On June 18, Iran's Supreme Leader Ayatollah Mojtaba Khamenei announced his acceptance of the MoU to end the conflict between the two sides, although he did not fully agree with the new document. He also affirmed that direct contacts with the US could be conducted in the future, but this did not mean Tehran would change its position. Meanwhile, the Speaker of the Iranian Parliament and currently Tehran's key negotiator in high-level diplomatic efforts with the US, Mohammad Bagher Ghalibaf, emphasized that Iran would respond appropriately if the commitments in the agreement were not fulfilled.
Meanwhile, Israel and Hezbollah began implementing a ceasefire on June 19th. These conflicting signals led the market to continue reassessing the level of geopolitical risk in the region. However, the supportive impact from safe-haven demand was not strong enough to offset the pressure from the US dollar and the Fed's monetary policy.
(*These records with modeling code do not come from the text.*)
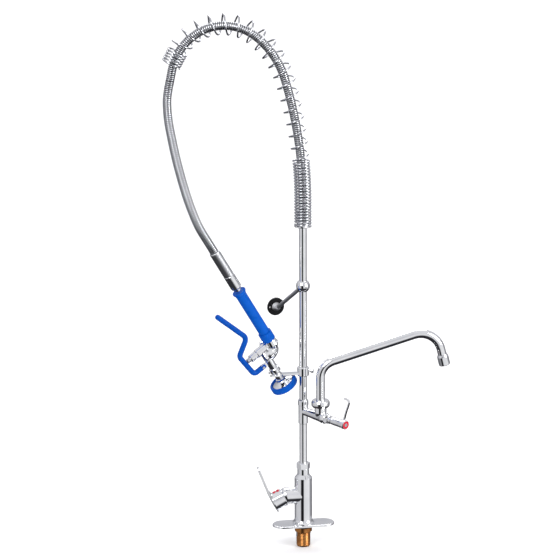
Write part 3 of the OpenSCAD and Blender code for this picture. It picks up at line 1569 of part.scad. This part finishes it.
module spray_plate() {
    rim = dish_d / 2 - 1.2 - fit_gap;
    color(steel) grip_frame() translate([neck_off, 0, 0]) difference() {
        bore(rim, rim_u - plate_spray_t, rim_u);
        for (row = [0:2]) for (n = [0:7 + 4 * row])
            rotate([0, 0, n * 360 / (8 + 4 * row)]) translate([9 + 5.5 * row, 0, rim_u - 5])
                cylinder(h = 10, d = spray_hole_d, $fn = 16);
        bore(2.2, rim_u - 5, rim_u + 1);
    }
}

module bumper_ring() {
    ro = bumper_d / 2;
    ri = dish_d / 2 + fit_gap;
    z1 = rim_u + bumper_over;
    z0 = z1 - bumper_h;
    color(blue) grip_frame() translate([neck_off, 0, 0]) rotate_extrude()
        polygon(concat([[ri, z0 + 1.2], [ri + 1.2, z0]], arc(ro - 3, z0 + 3, 3, -90, 0, 6),
                       arc(ro - 3, z1 - 3, 3, 0, 90, 6), [[ri, z1]]));
}

module face_screw() {
    color(steel) grip_frame() translate([neck_off, 0, 0]) {
        bore(2, rim_u - plate_spray_t - 3, rim_u);
        turned([[0, rim_u], [4, rim_u], [3.2, rim_u + 1.4], [0, rim_u + 1.6]]);
    }
}

// ---------- assembly ----------

deck_plate();
shank_washer();
lock_nut();
jam_screws();
mounting_shank();
mixer_body();
ceramic_cartridge();
cartridge_ring();
dome_cap();
cartridge_rotor();
rotor_pin();
cartridge_spindle();
mixer_lever();
lever_set_screw();
lever_index();
riser_nut();
riser_seals();
lower_riser();
add_on_body();
tee_nut();
upper_riser();
spout_nut();
spout_stem();
spout_seals();
swing_spout();
aerator_housing();
aerator_insert();
valve_cartridge();
seat_seal();
valve_spindle();
add_on_handle();
handle_index();
handle_screw();
wall_collar();
collar_screw();
bracket_rod();
wall_flange();
spray_holder();
holder_thumbscrew();
spring_collar();
overhead_spring();
hose_nut();
spring_hose();
free_hose();
hose_ferrule();
swivel_sleeve();
grip_tube();
blue_grip();
spray_valve_body();
valve_bonnet();
valve_plunger();
plunger_spring();
trigger_lever();
trigger_pin();
spray_neck();
spray_dish();
spray_plate();
bumper_ring();
face_screw();
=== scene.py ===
"""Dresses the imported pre-rinse faucet: camera, hose, spring, threads and finishes. All sizes in metres."""
import json
from math import cos, pi, radians, sin

import bmesh
import bpy
import numpy as np
from mathutils import Matrix, Vector


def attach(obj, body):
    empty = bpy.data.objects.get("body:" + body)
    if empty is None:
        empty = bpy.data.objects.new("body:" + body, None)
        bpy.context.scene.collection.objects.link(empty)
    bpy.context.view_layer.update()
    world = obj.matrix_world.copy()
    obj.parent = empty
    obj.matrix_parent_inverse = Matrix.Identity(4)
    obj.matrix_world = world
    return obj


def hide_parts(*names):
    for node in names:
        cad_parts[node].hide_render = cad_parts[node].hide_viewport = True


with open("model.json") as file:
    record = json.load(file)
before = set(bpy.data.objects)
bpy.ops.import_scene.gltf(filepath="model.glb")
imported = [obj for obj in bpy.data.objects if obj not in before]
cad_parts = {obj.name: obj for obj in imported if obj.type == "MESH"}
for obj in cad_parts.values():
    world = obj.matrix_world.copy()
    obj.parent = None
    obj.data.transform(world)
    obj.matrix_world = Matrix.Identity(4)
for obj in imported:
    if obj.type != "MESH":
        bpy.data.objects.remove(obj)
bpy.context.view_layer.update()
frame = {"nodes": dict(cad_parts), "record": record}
MM = 0.001


# ---------------------------------------------------------------- camera

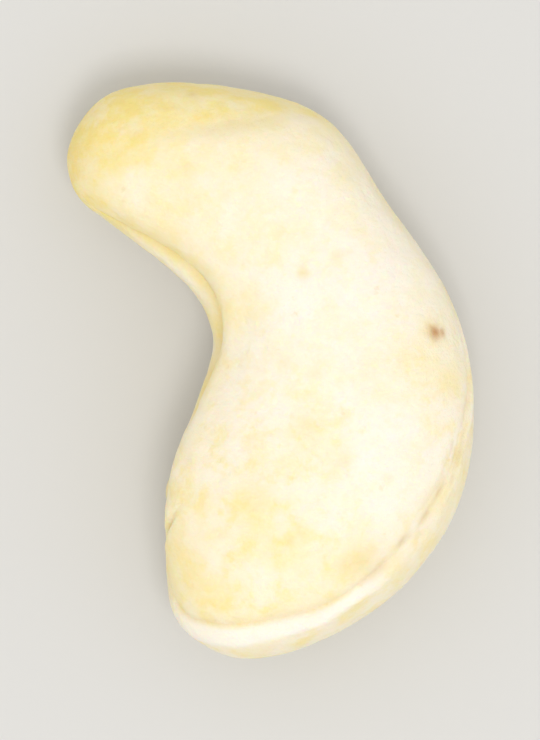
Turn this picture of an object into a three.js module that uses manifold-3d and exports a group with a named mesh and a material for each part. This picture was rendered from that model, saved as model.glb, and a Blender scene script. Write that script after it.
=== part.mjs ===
// Cashew kernel: two seed halves and a root tip that grew as one curved piece.
// Millimetres, +Z up. It lies on its side, with its back towards +X and its small end towards +Y.
import * as THREE from 'three';
import { mergeVertices } from 'three/addons/utils/BufferGeometryUtils.js';
import Module from 'manifold-3d';

// Outline seen from above: the two ends, and ribs across the kernel from its back to its hollow side
const smallEnd = [-9.3, 9.7];
const bigEnd = [-1.35, -13.3];
const ribs = [
  { back: [-7.7, 12.2], hollow: [-8.8, 7.75] },
  { back: [-5.1, 12.8], hollow: [-7.0, 6.25] },
  { back: [-1.6, 12.6], hollow: [-4.65, 4.6] },
  { back: [2.35, 11.3], hollow: [-3.1, 3.1] },
  { back: [5.3, 7.35], hollow: [-2.4, 1.0] },
  { back: [7.8, 3.55], hollow: [-3.25, -1.6] },
  { back: [9.15, -1.2], hollow: [-4.7, -4.8] },
  { back: [8.4, -6.65], hollow: [-5.05, -7.8] },
  { back: [4.9, -11.0], hollow: [-4.2, -11.45] },
];

// Thickness, square to the plane of the bend
const smallEndThickness = 7.9;
const bigEndThickness = 10.7;
const smallEndTaper = 4;
const bigEndTaper = 6;
const sectionFullness = 0.9;

// Bearings run round the seam from the small end, with the back at 90 degrees and the big end at 180.
// A stretch of bearings, in degrees, is faded in over its first two values and out over its last two.
const degrees = Math.PI / 180;

// Seam between the halves: it climbs onto the upper side round the big end, and a little on the small limb
const bigEndLift = 21 * degrees;
const bigEndLiftStretch = [100, 138, 166, 218];
const smallLimbLift = 22 * degrees;
const smallLimbLiftStretch = [236, 300, 300, 352];
const seamDepth = 0.16;
const seamWidth = 0.25;
const seamLipHeight = 0.03;
const seamLipReach = 0.55;
const seamLipWidth = 0.35;

// Rim of the lower half, which stands proud of the upper half below the lifted seam
const rimStretch = [96, 138, 186, 212];
const rimHeight = 0.12;
const rimReach = 0.36;
const rimWidth = 0.3;

// Lip of the lower half below the lifted seam on the hollow side of the small limb
const limbLipStretch = [272, 300, 300, 328];
const limbLipHeight = 0.14;
const limbLipReach = 0.8;
const limbLipWidth = 0.6;

// Crease on the hollow side, between the two rounded lobes, and shallower along the small limb
const creaseDepth = 0.72;
const creaseWidth = 0.75;
const creaseStart = 0.2;
const creaseFull = 0.8;
const shallowFrom = 268 * degrees;
const shallowFull = 312 * degrees;
const shallowShare = 0.35;
const lobeHeight = 0.28;
const lobeReach = 2.1;
const lobeWidth = 1.3;

// Root tip: a low nub in the crease near the big end, with a small notch beyond it
const rootTipPlace = 230 * degrees;
const rootTipHeight = 0.45;
const rootTipLength = 6 * degrees;
const rootTipWidth = 0.5;
const notchPlace = 216 * degrees;
const notchDepth = 0.38;
const notchLength = 1.5 * degrees;
const notchRise = 0.2;
const notchWidth = 1.1;

// Soft fold on the upper side of the small limb: an arc that leaves the seam, follows the back and returns
const foldMiddle = 30 * degrees;
const foldReach = 44 * degrees;
const foldRise = 4.05;
const foldDepth = 0.14;
const foldWidth = 0.5;
const stripDepth = 0.09;

// Slow unevenness of the whole surface: two crossed pairs of waves, each with its pitch and its start
const unevenHeight = 0.06;
const unevenPairs = [
  { first: { axis: 'x', pitch: 1.1, start: 0.4 }, second: { axis: 'y', pitch: 1.87, start: 1.3 } },
  { first: { axis: 'y', pitch: 1.32, start: 2.1 }, second: { axis: 'z', pitch: 1.1, start: 0.6 } },
];

// Flat spot that the kernel lies on
const restDepth = 0.17;
const cutterSize = 60;

// Facets round the seam and from the underside to the top, which crowd towards the seam
const facetsAround = 120;
const facetsAcross = 44;
const seamCrowding = 0.62;

const kernelMaterial = new THREE.MeshStandardMaterial({ color: 0xf6e8bd, roughness: 0.62, metalness: 0 });

// A closed curve from the small end down the back, round the big end and up the hollow side
function makeOutline() {
  const back = ribs.map((rib) => rib.back);
  const hollow = ribs.map((rib) => rib.hollow).reverse();
  const points = [smallEnd, ...back, bigEnd, ...hollow];
  return new THREE.CatmullRomCurve3(points.map(([x, y]) => new THREE.Vector3(x, y, 0)), true);
}

// Keeps the sign of a sine or cosine and makes the oval of the section fuller
function fuller(value) {
  return Math.sign(value) * Math.pow(Math.abs(value), sectionFullness);
}

// Half the thickness at a place along the kernel, from 0 at the small end to 1 at the big end
function halfThickness(along) {
  return THREE.MathUtils.lerp(smallEndThickness, bigEndThickness, along) / 2;
}

// How much of that thickness is left where the kernel rounds off towards an end
function endRounding(along) {
  const fromMiddle = 2 * along - 1;
  const taper = fromMiddle < 0 ? smallEndTaper : bigEndTaper;
  return 1 - Math.pow(Math.abs(fromMiddle), taper);
}

// 1 within a stretch of bearings, faded in and out at its ends
function within(bearing, [start, full, fall, end]) {
  const rise = THREE.MathUtils.smoothstep(bearing, start * degrees, full * degrees);
  return rise * (1 - THREE.MathUtils.smoothstep(bearing, fall * degrees, end * degrees));
}

// The angle that the seam is raised by at a bearing
function seamLift(bearing) {
  const bigEndShare = within(bearing, bigEndLiftStretch);
  return bigEndLift * bigEndShare + smallLimbLift * within(bearing, smallLimbLiftStretch);
}

// Bearing round the seam and height above it, both as angles, of a point on the unit sphere
function seamAngles(point) {
  const bearing = (Math.atan2(point.x, point.y) + 2 * Math.PI) % (2 * Math.PI);
  const latitude = Math.asin(THREE.MathUtils.clamp(point.z, -1, 1));
  return { bearing, latitude: latitude - (seamCrowding * Math.sin(2 * latitude)) / 2 };
}

// The smooth kernel: carries a bearing and latitude to a point of the surface
function smoothPoint(outline, bearing, latitude) {
  const share = (2 * latitude) / Math.PI;
  const raised = latitude + seamLift(bearing) * (1 - share * share);
  const towardsBack = Math.sin(bearing) * Math.cos(raised);
  const towardsTip = Math.cos(bearing) * Math.cos(raised);
  const upwards = Math.sin(raised);
  const along = Math.acos(THREE.MathUtils.clamp(towardsTip, -1, 1)) / Math.PI;
  const radius = Math.hypot(towardsBack, upwards) || 1;
  const back = outline.getPoint(along / 2);
  const hollow = outline.getPoint((1 - along / 2) % 1);
  const across = (1 + fuller(towardsBack / radius)) / 2;
  const point = hollow.lerp(back, across);
  const half = halfThickness(along);
  point.z = half + half * endRounding(along) * fuller(upwards / radius);
  return point;
}

// A rounded hump that is 1 at its middle and has faded out two widths away
function hump(distance, width) {
  return Math.exp(-Math.pow(distance / width, 2));
}

// The seam line with its low lips, and the rim and lip of the lower half where the seam is lifted
function seamRelief(bearing, above) {
  const lips = hump(above - seamLipReach, seamLipWidth) + hump(above + seamLipReach, seamLipWidth);
  const rim = rimHeight * within(bearing, rimStretch) * hump(above + rimReach, rimWidth);
  const limbLip = limbLipHeight * within(bearing, limbLipStretch) * hump(above + limbLipReach, limbLipWidth);
  return seamLipHeight * lips + rim + limbLip - seamDepth * hump(above, seamWidth);
}

// The crease of the hollow side and the lobes beside it
function creaseRelief(bearing, above) {
  const hollowSide = THREE.MathUtils.smoothstep(-Math.sin(bearing), creaseStart, creaseFull);
  const alongLimb = THREE.MathUtils.smoothstep(bearing, shallowFrom, shallowFull);
  const strength = hollowSide * THREE.MathUtils.lerp(1, shallowShare, alongLimb);
  const lobes = hump(above - lobeReach, lobeWidth) + hump(above + lobeReach, lobeWidth);
  return strength * (lobeHeight * lobes - creaseDepth * hump(above, creaseWidth));
}

// The root tip in the crease, and the notch beyond it
function rootTipRelief(bearing, above) {
  const tip = hump(bearing - rootTipPlace, rootTipLength) * hump(above, rootTipWidth);
  const notch = hump(bearing - notchPlace, notchLength) * hump(above - notchRise, notchWidth);
  return rootTipHeight * tip - notchDepth * notch;
}

// The soft fold on the upper side of the small limb, and the strip beyond it, which lies a little lower
function foldRelief(bearing, above) {
  const fromMiddle = ((bearing - foldMiddle + Math.PI) % (2 * Math.PI)) - Math.PI;
  const arc = Math.sqrt(Math.max(0, 1 - Math.pow(fromMiddle / foldReach, 2)));
  const belowFold = THREE.MathUtils.smoothstep(foldRise * arc - above, 0, foldWidth);
  const strip = belowFold * THREE.MathUtils.smoothstep(above, -foldWidth, foldWidth);
  return -arc * (stripDepth * strip + foldDepth * hump(above - foldRise * arc, foldWidth));
}

function wave(point, { axis, pitch, start }) {
  return Math.sin(point[axis] / pitch + start);
}

// Slow swells that run in all three directions
function unevenRelief(point) {
  const swells = unevenPairs.map(({ first, second }) => wave(point, first) * wave(point, second));
  return unevenHeight * (swells[0] + swells[1]) / 2;
}

// The closed faceted skin of the kernel, with its relief raised along the normals
function makeSkin() {
  const outline = makeOutline();
  const sphere = new THREE.SphereGeometry(1, facetsAround, facetsAcross);
  sphere.deleteAttribute('normal');
  sphere.deleteAttribute('uv');
  sphere.rotateX(Math.PI / 2);
  const skin = mergeVertices(sphere);
  const places = skin.getAttribute('position');
  const angles = [];
  for (let i = 0; i < places.count; i += 1) {
    const seam = seamAngles(new THREE.Vector3().fromBufferAttribute(places, i));
    const point = smoothPoint(outline, seam.bearing, seam.latitude);
    places.setXYZ(i, point.x, point.y, point.z);
    angles.push(seam);
  }
  skin.computeVertexNormals();
  const normals = skin.getAttribute('normal');
  for (let i = 0; i < places.count; i += 1) {
    const { bearing, latitude } = angles[i];
    const above = latitude * bigEndThickness / 2;
    const point = new THREE.Vector3().fromBufferAttribute(places, i);
    const height = seamRelief(bearing, above) + creaseRelief(bearing, above)
      + rootTipRelief(bearing, above) + foldRelief(bearing, above) + unevenRelief(point);
    point.addScaledVector(new THREE.Vector3().fromBufferAttribute(normals, i), height);
    places.setXYZ(i, point.x, point.y, point.z);
  }
  skin.deleteAttribute('normal');
  return skin;
}

function toSolid(wasm, geometry) {
  const vertProperties = new Float32Array(geometry.getAttribute('position').array);
  const triVerts = new Uint32Array(geometry.getIndex().array);
  return new wasm.Manifold(new wasm.Mesh({ numProp: 3, vertProperties, triVerts }));
}

function toGeometry(solid) {
  const mesh = solid.getMesh();
  const geometry = new THREE.BufferGeometry();
  geometry.setAttribute('position', new THREE.BufferAttribute(mesh.vertProperties, 3));
  geometry.setIndex(new THREE.BufferAttribute(mesh.triVerts, 1));
  return geometry;
}

// Takes the lowest sliver off the skin, which leaves the flat spot
function cutFlatSpot(wasm, skin) {
  skin.computeBoundingBox();
  const floorHeight = skin.boundingBox.min.z + restDepth;
  const cutter = new THREE.BoxGeometry(cutterSize, cutterSize, cutterSize);
  cutter.deleteAttribute('normal');
  cutter.deleteAttribute('uv');
  cutter.translate(0, 0, floorHeight - cutterSize / 2);
  const below = toSolid(wasm, mergeVertices(cutter));
  return toGeometry(toSolid(wasm, skin).subtract(below));
}

// Puts the origin under the middle of the kernel, at the height of its flat spot
function standOnOrigin(geometry) {
  geometry.computeBoundingBox();
  const { min, max } = geometry.boundingBox;
  geometry.translate(-(min.x + max.x) / 2, -(min.y + max.y) / 2, -min.z);
  geometry.computeVertexNormals();
  return geometry;
}

const wasm = await Module();
wasm.setup();

const kernel = new THREE.Mesh(standOnOrigin(cutFlatSpot(wasm, makeSkin())), kernelMaterial);
kernel.name = 'kernel';

const group = new THREE.Group();
group.add(kernel);
export default group;
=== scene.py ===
"""Dresses one cashew kernel: a fine skin over its plain solid, its finish, floor, light and camera."""
import math
from collections import namedtuple

import bpy
import numpy as np
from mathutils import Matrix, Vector, noise


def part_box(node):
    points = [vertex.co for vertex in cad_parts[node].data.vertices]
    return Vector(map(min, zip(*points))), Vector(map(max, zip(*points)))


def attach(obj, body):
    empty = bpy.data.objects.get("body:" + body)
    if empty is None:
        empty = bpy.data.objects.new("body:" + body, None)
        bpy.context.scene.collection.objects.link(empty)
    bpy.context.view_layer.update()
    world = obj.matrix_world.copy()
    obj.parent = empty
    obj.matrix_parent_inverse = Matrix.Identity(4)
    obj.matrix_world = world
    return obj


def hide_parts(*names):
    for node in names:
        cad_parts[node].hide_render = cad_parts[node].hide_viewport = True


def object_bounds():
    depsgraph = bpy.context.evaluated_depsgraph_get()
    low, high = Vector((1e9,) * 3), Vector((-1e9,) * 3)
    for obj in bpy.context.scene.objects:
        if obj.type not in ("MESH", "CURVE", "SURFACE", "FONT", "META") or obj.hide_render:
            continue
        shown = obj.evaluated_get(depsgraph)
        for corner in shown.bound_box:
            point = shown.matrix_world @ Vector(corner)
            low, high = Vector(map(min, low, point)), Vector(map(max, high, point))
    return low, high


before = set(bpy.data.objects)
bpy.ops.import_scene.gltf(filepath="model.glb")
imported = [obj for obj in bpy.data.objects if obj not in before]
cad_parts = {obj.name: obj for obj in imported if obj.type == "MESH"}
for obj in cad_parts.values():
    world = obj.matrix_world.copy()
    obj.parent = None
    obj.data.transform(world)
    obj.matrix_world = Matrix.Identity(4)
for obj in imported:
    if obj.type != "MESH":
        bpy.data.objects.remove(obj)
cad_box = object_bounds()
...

The developments at the end of the week were essentially a continuation of the trend that had formed since the middle of the week. In the first two sessions of the week, gold prices rose sharply on expectations that a peace agreement between the US and Iran would help reduce inflationary pressure and limit the possibility of the Fed continuing to tighten monetary policy. However, market sentiment quickly changed after the Fed's first policy meeting under the new Chairman Kevin Warsh. The market's assessment of the likelihood of the Fed raising interest rates in December 2026 increased from 61% to 78% in just one day. The decline continued even more sharply on June 18th as the US dollar rose to its highest level in a year following the hawkish message from the Fed, putting strong selling pressure on gold.
Besides interest rates, the easing of US-Iran tensions has also reduced the demand for gold as a safe-haven asset. Although President Trump continues to warn that the US could resume military operations if Iran does not comply with its commitments, the market generally believes that the risk of a wider conflict has significantly decreased compared to the previous period.